Collection entries:

* * * *

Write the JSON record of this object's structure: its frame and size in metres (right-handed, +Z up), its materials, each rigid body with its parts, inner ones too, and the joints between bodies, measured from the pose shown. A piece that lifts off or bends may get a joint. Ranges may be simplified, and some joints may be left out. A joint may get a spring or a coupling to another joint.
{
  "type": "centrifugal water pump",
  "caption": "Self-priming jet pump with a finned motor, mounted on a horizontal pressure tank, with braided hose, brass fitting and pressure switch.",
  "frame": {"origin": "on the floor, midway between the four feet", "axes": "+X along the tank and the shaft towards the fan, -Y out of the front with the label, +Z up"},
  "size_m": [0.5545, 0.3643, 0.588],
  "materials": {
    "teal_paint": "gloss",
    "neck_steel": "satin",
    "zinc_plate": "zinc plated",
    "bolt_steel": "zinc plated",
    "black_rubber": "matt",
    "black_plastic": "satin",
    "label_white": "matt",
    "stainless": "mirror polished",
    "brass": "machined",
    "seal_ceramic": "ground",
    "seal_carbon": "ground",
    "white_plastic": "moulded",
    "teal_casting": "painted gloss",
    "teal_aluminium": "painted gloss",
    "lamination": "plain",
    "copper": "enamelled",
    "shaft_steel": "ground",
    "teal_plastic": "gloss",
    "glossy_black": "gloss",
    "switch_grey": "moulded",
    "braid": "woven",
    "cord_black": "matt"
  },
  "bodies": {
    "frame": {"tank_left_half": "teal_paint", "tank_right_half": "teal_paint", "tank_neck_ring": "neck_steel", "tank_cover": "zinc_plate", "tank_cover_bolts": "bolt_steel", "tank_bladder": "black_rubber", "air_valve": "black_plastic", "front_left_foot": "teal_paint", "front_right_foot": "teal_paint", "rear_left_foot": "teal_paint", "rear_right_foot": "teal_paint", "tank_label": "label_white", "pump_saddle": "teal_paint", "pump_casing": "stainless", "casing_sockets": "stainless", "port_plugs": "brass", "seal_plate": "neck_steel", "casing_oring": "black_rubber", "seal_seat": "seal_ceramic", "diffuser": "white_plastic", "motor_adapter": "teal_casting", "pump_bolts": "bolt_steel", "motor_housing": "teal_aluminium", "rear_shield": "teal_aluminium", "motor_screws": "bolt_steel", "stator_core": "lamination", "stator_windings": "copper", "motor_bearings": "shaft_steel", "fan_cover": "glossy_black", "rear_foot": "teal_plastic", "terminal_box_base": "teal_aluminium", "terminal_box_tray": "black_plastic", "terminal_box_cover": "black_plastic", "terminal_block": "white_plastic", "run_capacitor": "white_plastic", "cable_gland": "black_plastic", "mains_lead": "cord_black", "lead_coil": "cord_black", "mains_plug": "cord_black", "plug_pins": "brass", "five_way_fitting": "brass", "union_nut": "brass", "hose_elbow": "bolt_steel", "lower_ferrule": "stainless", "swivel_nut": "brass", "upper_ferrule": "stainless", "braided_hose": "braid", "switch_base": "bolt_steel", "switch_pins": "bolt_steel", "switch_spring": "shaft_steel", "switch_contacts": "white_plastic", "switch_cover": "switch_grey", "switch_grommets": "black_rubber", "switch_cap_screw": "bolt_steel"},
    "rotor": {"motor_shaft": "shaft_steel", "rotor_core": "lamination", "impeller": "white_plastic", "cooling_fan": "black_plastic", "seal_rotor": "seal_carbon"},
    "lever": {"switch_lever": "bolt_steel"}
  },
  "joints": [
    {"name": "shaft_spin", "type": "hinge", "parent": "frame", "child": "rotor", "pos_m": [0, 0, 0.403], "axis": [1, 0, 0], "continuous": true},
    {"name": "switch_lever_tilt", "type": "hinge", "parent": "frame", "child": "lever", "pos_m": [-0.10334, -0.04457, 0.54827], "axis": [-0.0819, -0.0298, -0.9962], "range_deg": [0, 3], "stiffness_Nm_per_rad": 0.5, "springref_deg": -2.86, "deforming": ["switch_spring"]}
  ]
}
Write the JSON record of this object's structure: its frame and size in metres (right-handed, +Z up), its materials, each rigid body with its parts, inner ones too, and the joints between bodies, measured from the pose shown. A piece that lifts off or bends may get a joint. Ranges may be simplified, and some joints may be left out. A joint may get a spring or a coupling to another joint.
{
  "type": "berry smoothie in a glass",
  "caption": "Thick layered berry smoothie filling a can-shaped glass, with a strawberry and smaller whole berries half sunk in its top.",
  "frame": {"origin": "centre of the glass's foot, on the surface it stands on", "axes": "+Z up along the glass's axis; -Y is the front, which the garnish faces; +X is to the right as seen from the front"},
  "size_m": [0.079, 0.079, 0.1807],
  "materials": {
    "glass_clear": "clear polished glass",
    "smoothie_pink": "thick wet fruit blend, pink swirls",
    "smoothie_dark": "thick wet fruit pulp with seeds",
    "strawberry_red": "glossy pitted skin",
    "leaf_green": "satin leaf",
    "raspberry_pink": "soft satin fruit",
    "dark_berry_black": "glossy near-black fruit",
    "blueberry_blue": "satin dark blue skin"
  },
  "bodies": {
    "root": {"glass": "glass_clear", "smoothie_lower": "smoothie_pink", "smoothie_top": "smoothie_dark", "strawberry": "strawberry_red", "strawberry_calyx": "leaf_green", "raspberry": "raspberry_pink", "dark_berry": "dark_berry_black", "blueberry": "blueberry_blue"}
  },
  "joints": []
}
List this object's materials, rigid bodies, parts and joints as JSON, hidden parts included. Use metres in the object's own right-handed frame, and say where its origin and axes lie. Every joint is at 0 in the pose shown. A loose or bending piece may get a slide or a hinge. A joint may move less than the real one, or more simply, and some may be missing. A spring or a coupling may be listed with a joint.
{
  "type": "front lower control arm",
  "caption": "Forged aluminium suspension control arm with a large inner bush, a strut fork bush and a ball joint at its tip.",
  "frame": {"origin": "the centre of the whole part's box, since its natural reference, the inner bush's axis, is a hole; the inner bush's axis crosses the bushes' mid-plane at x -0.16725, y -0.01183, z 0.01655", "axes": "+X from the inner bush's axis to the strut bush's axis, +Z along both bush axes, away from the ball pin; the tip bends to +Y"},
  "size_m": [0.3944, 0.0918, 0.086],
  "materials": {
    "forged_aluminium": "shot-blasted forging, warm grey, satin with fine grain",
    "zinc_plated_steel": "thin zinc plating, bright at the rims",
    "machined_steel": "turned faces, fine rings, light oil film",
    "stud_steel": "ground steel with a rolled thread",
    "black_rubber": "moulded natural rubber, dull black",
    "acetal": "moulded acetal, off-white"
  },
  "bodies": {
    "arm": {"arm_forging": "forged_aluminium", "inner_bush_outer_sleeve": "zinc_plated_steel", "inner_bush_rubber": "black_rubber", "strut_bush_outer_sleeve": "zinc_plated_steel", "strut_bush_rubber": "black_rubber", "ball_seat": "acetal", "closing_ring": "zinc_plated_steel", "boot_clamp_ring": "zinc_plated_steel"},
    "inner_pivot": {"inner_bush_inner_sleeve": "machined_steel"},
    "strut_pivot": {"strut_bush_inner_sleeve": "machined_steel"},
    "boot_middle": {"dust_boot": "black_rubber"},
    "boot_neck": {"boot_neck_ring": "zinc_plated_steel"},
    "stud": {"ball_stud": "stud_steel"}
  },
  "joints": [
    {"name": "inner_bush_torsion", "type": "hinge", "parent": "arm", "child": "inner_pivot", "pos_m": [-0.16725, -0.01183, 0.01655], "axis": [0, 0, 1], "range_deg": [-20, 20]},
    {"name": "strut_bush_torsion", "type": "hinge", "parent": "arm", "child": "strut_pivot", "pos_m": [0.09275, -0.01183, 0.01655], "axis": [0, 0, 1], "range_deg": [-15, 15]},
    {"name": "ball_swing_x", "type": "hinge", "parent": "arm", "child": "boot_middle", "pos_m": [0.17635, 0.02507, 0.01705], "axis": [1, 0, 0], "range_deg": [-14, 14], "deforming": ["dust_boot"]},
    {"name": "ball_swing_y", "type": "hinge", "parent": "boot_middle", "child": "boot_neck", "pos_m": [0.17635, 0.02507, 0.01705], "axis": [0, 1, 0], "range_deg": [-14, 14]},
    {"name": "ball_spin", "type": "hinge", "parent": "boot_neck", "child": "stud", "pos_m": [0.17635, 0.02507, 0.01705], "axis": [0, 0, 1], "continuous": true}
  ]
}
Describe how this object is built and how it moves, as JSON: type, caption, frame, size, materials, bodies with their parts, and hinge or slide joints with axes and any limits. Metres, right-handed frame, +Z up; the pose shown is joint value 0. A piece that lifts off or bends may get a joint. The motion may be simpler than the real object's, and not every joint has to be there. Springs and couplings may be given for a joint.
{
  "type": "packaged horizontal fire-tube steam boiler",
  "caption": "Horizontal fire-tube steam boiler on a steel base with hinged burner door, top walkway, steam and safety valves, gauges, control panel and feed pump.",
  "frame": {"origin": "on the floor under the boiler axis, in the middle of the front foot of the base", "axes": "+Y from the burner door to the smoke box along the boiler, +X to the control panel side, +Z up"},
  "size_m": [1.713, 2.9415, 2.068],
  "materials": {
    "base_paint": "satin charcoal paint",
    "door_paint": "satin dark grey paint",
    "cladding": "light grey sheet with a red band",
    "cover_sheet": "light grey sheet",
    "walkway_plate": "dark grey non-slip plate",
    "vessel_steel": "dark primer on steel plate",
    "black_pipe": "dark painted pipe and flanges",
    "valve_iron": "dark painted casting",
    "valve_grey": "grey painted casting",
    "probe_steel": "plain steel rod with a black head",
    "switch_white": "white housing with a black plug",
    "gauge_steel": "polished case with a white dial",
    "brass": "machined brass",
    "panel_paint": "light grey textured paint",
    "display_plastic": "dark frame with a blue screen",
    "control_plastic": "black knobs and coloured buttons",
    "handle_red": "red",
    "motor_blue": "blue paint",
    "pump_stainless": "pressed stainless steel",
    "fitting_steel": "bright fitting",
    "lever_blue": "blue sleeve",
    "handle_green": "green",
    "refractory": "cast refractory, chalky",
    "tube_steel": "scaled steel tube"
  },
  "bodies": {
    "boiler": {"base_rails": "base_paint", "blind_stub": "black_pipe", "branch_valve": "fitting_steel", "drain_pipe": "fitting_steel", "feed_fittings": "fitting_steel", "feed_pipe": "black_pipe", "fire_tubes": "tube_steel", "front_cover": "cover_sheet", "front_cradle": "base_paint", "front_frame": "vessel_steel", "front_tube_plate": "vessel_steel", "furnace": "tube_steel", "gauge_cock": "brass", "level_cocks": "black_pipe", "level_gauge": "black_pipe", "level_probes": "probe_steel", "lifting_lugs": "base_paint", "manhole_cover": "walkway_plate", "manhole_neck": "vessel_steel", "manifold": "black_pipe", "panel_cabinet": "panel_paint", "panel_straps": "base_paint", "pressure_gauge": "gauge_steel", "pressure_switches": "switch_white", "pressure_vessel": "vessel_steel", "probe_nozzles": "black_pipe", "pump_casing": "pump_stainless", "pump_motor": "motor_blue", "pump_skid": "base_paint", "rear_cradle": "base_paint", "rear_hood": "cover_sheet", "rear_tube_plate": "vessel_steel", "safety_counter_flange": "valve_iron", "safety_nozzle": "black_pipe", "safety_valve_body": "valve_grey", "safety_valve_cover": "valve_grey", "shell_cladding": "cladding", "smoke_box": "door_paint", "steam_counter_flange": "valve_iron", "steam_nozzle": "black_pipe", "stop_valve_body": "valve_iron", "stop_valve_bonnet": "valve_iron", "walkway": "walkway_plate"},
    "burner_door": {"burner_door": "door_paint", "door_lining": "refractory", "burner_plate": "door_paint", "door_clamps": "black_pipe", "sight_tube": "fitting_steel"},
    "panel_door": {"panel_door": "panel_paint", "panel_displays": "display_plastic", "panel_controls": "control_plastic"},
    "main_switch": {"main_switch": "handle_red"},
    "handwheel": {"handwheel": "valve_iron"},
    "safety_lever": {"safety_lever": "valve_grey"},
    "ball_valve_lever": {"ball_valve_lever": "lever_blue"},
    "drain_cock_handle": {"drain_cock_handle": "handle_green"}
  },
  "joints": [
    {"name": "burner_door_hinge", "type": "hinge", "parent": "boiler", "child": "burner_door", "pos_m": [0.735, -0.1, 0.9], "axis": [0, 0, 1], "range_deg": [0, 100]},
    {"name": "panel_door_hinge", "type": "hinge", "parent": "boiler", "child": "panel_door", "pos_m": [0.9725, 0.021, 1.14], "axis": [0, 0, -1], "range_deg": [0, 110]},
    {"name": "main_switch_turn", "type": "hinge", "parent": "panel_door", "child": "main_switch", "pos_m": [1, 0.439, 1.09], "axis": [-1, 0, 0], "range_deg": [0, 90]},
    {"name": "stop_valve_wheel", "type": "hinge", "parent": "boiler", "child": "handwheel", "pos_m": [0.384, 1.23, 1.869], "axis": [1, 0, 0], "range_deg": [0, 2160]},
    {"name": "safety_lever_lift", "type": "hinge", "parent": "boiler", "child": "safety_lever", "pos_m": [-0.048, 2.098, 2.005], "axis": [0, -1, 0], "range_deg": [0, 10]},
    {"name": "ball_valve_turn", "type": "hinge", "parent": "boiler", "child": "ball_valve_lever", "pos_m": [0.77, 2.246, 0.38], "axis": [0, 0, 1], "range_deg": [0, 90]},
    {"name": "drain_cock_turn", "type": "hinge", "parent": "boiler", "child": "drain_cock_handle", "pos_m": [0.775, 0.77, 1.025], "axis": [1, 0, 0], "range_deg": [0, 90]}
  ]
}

* * * *

Look over the listing. Pull out every line with the string "bends" in it.

TASK OUTPUT:
Write the JSON record of this object's structure: its frame and size in metres (right-handed, +Z up), its materials, each rigid body with its parts, inner ones too, and the joints between bodies, measured from the pose shown. A piece that lifts off or bends may get a joint. Ranges may be simplified, and some joints may be left out. A joint may get a spring or a coupling to another joint.
Write the JSON record of this object's structure: its frame and size in metres (right-handed, +Z up), its materials, each rigid body with its parts, inner ones too, and the joints between bodies, measured from the pose shown. A piece that lifts off or bends may get a joint. Ranges may be simplified, and some joints may be left out. A joint may get a spring or a coupling to another joint.
  "frame": {"origin": "the centre of the whole part's box, since its natural reference, the inner bush's axis, is a hole; the inner bush's axis crosses the bushes' mid-plane at x -0.16725, y -0.01183, z 0.01655", "axes": "+X from the inner bush's axis to the strut bush's axis, +Z along both bush axes, away from the ball pin; the tip bends to +Y"},
Describe how this object is built and how it moves, as JSON: type, caption, frame, size, materials, bodies with their parts, and hinge or slide joints with axes and any limits. Metres, right-handed frame, +Z up; the pose shown is joint value 0. A piece that lifts off or bends may get a joint. The motion may be simpler than the real object's, and not every joint has to be there. Springs and couplings may be given for a joint.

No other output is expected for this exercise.